Gerçekçi bir şekilde çevresine bakan her istanbullunun farkedebileceği gerçektir.
neredeyse %70'inde çarpık kentleşme olan, tek övünülen yanı boğazın, çevresinin de lüks kafeler ve yalılarla işgal edilmesiyle hiç bir güzelliği kalmayan şehirdir. Gecekondular, kültürsüz insanlardan oluşan büyük bir kesmi de, utanç kaynağıdır.
istanbul aslında güzeldir. ama sana bana değil.
istanbul, ulus'ta oturan, cg bebesi gibi günlük 2 bin tl harçlık alan, 18 yaşını doldurana kadar 2 porsche 1 subaru pert etmiş, aralarına karbon kağıdı koyup sarışına, esmere, kızıla aynı anda çakan adama güzeldir.
yoksa, burada oturmanın öyle pek bir numarası yoktur.
istanbul'da ikamet edip köprü ve metrobüs kuyruklarında ömür geçiren, rezilliğin binbir çeşidini çeken, bir de buna bakmadan sırf şehir hayatı kendilerinden biraz daha iyi diye ankara'ya bok atan istanbulluların kabul etmeye yanaşmadığı gerçektir.
hızlı tren yolu tamamlandıktan sonra ankara'ya bok atma konusundaki performanslarını eskişehir için de göstereceklerine eminim.

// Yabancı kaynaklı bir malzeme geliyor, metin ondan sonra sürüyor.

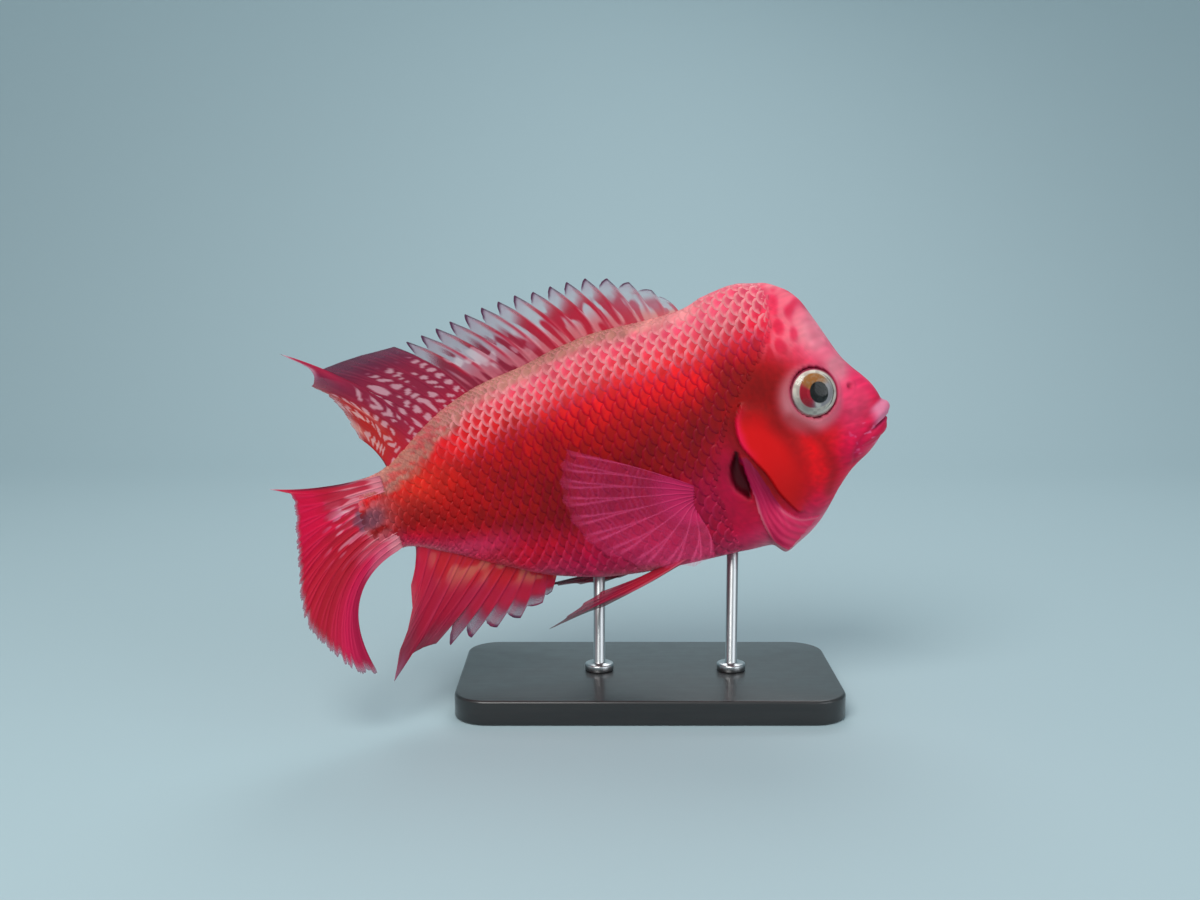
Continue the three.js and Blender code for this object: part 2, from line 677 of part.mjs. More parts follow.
function dorsalSoft() {
  const bases = basesAlong(back, SOFT_BASE, SOFT_TIPS.length, FIN_SEAT);
  const paths = SOFT_TIPS.map(([u, v], i) => {
    const tip = midPoint(u, v);
    return rayPath(bases[i], tip, bowed(bases[i], tip, DORSAL_BOW));
  });
  const wave = (i, r) => DORSAL_WAVE.swing * r * r * Math.sin(i * DORSAL_WAVE.pace);
  return finSolid(paths, { rows: 6, notch: () => 0, rootFade: 6, wave });
}

function analFin() {
  const bases = basesAlong(belly, ANAL_BASE, ANAL_TIPS.length, -FIN_SEAT);
  const paths = ANAL_TIPS.map(([u, v], i) => {
    const tip = midPoint(u, v);
    return rayPath(bases[i], tip, bowed(bases[i], tip, ANAL_BOW));
  });
  const notch = (i) => (i < ANAL_SPINES ? 0.24 : 0);
  const wave = (i, r) => ANAL_WAVE.swing * r * r * Math.sin(i * ANAL_WAVE.pace);
  return finSolid(paths, { rows: 6, notch, rootFade: 6, wave });
}

function caudalFin() {
  const [[topU, topV], [lowU, lowV]] = CAUDAL_BASE;
  const tips = spread(CAUDAL_MARGIN, CAUDAL_RAYS);
  const paths = tips.map((tip, i) => {
    const t = i / (CAUDAL_RAYS - 1);
    const base = midPoint(topU + (lowU - topU) * t, topV + (lowV - topV) * t);
    const { back: straight, more, turn } = CAUDAL_BOW;
    const bow = midPoint(base.x - straight - more * t, base.y + turn * (tip.y - base.y));
    return rayPath(base, tip, bow);
  });
  const { swing, pace, start } = CAUDAL_WAVE;
  const wave = (i, r) => swing * r * r * Math.sin(i * pace + start);
  return finSolid(paths, { rows: 7, notch: () => 0, root: CAUDAL_ROOT, rootFade: 4, wave });
}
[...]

neymiş, ankara'da deniz yokmuş... ulan hırbo, bilmeyen de seni boğaziçi'nde sabancıların yalı komşusu zannedecek!
bu karınca sürüsü kalabalık yüzünden ;girdiğin heryerden illallah ederek geri dönmek,bu sebeple plan kurdugun yere bile gitmekten vazgeçmek maalesef bir anlam bırakmıyor bu şehirde.
haftada 5 gün 09.00-18.00 arası bir ofise kapanıyorsan
günün yorguluğunun üzerine trafik yorgunluğunu da ekleyip eve ancak 20.00 civarı varabiliyorsan
sabah 06.30 da kalkacağından kendini biran önce yatağa atma derdindeysen
2 saattlik akşam keyfini sadece dizi seyrederek geçiriyorsan
ay sonunda eline geçen parayla ancak yaşayabildiğinden sabırsızlıkla beklediğin haftasonunu da gezip eğlenerek değerlendiremiyorsan
kendini kalabalığın arasında kaybolmuş hissediyorsan
koşuşturmaca artık seni yoruyorsa
bütün hayatının böyle geçeceğini düşünüp umutsuzluğa kapılıyorsan
dünyanın en boktan şehri istanbul dur.
ben böyle şehri terk ederim arkadaş.